Repeat every entry in the listing below, exactly.

***** EXERCISE INPUT

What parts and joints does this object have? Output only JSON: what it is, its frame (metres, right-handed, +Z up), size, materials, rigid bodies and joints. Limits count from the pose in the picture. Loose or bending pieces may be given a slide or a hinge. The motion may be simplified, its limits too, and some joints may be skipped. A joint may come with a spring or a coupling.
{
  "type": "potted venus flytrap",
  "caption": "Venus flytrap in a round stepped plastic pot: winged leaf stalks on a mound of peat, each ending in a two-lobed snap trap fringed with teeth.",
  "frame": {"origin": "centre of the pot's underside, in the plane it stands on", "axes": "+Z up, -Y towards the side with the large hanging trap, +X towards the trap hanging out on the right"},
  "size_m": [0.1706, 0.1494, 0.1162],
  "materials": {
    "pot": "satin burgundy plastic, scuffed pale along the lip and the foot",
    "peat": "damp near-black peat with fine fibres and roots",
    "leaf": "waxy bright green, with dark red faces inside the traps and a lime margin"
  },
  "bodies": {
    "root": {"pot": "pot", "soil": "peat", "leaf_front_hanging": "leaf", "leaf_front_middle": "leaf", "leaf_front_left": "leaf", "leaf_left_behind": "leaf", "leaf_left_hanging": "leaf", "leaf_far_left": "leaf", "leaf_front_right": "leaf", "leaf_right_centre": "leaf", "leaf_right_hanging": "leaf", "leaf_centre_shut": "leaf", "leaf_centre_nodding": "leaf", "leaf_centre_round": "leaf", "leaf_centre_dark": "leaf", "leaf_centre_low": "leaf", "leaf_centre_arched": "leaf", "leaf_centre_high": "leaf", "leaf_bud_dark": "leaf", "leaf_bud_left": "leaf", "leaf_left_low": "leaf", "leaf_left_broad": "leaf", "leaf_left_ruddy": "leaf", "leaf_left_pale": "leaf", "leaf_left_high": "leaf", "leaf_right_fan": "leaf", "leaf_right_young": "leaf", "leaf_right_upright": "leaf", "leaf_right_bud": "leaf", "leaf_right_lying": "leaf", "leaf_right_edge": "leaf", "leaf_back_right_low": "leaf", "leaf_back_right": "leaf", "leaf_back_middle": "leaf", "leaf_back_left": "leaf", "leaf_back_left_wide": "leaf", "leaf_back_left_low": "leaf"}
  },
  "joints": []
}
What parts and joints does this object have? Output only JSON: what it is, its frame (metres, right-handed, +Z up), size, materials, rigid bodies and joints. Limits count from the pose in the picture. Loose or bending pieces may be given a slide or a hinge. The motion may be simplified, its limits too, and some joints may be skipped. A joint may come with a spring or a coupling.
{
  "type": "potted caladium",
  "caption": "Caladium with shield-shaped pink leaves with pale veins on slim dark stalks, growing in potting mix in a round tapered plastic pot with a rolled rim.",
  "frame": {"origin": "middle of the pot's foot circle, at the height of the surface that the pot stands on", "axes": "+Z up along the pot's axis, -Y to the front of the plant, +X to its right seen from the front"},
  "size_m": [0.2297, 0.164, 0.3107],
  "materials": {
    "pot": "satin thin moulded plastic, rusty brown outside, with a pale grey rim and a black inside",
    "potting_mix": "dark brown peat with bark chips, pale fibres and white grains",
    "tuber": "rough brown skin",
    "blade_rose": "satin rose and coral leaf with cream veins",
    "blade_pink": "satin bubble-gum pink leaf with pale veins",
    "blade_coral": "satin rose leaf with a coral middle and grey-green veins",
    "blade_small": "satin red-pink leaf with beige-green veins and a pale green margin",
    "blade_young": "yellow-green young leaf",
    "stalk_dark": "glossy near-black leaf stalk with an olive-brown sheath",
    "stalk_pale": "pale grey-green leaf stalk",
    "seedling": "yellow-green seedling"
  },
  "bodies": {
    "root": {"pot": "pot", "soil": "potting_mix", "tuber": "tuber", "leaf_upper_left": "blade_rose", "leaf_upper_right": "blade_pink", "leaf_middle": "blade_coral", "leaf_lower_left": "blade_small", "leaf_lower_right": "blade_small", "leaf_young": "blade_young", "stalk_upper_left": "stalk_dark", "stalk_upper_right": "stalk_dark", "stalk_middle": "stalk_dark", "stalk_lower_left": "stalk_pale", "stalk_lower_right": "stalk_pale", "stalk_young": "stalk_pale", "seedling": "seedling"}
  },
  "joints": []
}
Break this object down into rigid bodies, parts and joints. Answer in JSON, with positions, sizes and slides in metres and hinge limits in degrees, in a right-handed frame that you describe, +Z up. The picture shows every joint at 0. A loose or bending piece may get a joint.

**********

* _THE OUTPUT_
What parts and joints does this object have? Output only JSON: what it is, its frame (metres, right-handed, +Z up), size, materials, rigid bodies and joints. Limits count from the pose in the picture. Loose or bending pieces may be given a slide or a hinge. The motion may be simplified, its limits too, and some joints may be skipped. A joint may come with a spring or a coupling.
{
  "type": "potted venus flytrap",
  "caption": "Venus flytrap in a round stepped plastic pot: winged leaf stalks on a mound of peat, each ending in a two-lobed snap trap fringed with teeth.",
  "frame": {"origin": "centre of the pot's underside, in the plane it stands on", "axes": "+Z up, -Y towards the side with the large hanging trap, +X towards the trap hanging out on the right"},
  "size_m": [0.1706, 0.1494, 0.1162],
  "materials": {
    "pot": "satin burgundy plastic, scuffed pale along the lip and the foot",
    "peat": "damp near-black peat with fine fibres and roots",
    "leaf": "waxy bright green, with dark red faces inside the traps and a lime margin"
  },
  "bodies": {
    "root": {"pot": "pot", "soil": "peat", "leaf_front_hanging": "leaf", "leaf_front_middle": "leaf", "leaf_front_left": "leaf", "leaf_left_behind": "leaf", "leaf_left_hanging": "leaf", "leaf_far_left": "leaf", "leaf_front_right": "leaf", "leaf_right_centre": "leaf", "leaf_right_hanging": "leaf", "leaf_centre_shut": "leaf", "leaf_centre_nodding": "leaf", "leaf_centre_round": "leaf", "leaf_centre_dark": "leaf", "leaf_centre_low": "leaf", "leaf_centre_arched": "leaf", "leaf_centre_high": "leaf", "leaf_bud_dark": "leaf", "leaf_bud_left": "leaf", "leaf_left_low": "leaf", "leaf_left_broad": "leaf", "leaf_left_ruddy": "leaf", "leaf_left_pale": "leaf", "leaf_left_high": "leaf", "leaf_right_fan": "leaf", "leaf_right_young": "leaf", "leaf_right_upright": "leaf", "leaf_right_bud": "leaf", "leaf_right_lying": "leaf", "leaf_right_edge": "leaf", "leaf_back_right_low": "leaf", "leaf_back_right": "leaf", "leaf_back_middle": "leaf", "leaf_back_left": "leaf", "leaf_back_left_wide": "leaf", "leaf_back_left_low": "leaf"}
  },
  "joints": []
}
What parts and joints does this object have? Output only JSON: what it is, its frame (metres, right-handed, +Z up), size, materials, rigid bodies and joints. Limits count from the pose in the picture. Loose or bending pieces may be given a slide or a hinge. The motion may be simplified, its limits too, and some joints may be skipped. A joint may come with a spring or a coupling.
{
  "type": "potted caladium",
  "caption": "Caladium with shield-shaped pink leaves with pale veins on slim dark stalks, growing in potting mix in a round tapered plastic pot with a rolled rim.",
  "frame": {"origin": "middle of the pot's foot circle, at the height of the surface that the pot stands on", "axes": "+Z up along the pot's axis, -Y to the front of the plant, +X to its right seen from the front"},
  "size_m": [0.2297, 0.164, 0.3107],
  "materials": {
    "pot": "satin thin moulded plastic, rusty brown outside, with a pale grey rim and a black inside",
    "potting_mix": "dark brown peat with bark chips, pale fibres and white grains",
    "tuber": "rough brown skin",
    "blade_rose": "satin rose and coral leaf with cream veins",
    "blade_pink": "satin bubble-gum pink leaf with pale veins",
    "blade_coral": "satin rose leaf with a coral middle and grey-green veins",
    "blade_small": "satin red-pink leaf with beige-green veins and a pale green margin",
    "blade_young": "yellow-green young leaf",
    "stalk_dark": "glossy near-black leaf stalk with an olive-brown sheath",
    "stalk_pale": "pale grey-green leaf stalk",
    "seedling": "yellow-green seedling"
  },
  "bodies": {
    "root": {"pot": "pot", "soil": "potting_mix", "tuber": "tuber", "leaf_upper_left": "blade_rose", "leaf_upper_right": "blade_pink", "leaf_middle": "blade_coral", "leaf_lower_left": "blade_small", "leaf_lower_right": "blade_small", "leaf_young": "blade_young", "stalk_upper_left": "stalk_dark", "stalk_upper_right": "stalk_dark", "stalk_middle": "stalk_dark", "stalk_lower_left": "stalk_pale", "stalk_lower_right": "stalk_pale", "stalk_young": "stalk_pale", "seedling": "seedling"}
  },
  "joints": []
}
Break this object down into rigid bodies, parts and joints. Answer in JSON, with positions, sizes and slides in metres and hinge limits in degrees, in a right-handed frame that you describe, +Z up. The picture shows every joint at 0. A loose or bending piece may get a joint.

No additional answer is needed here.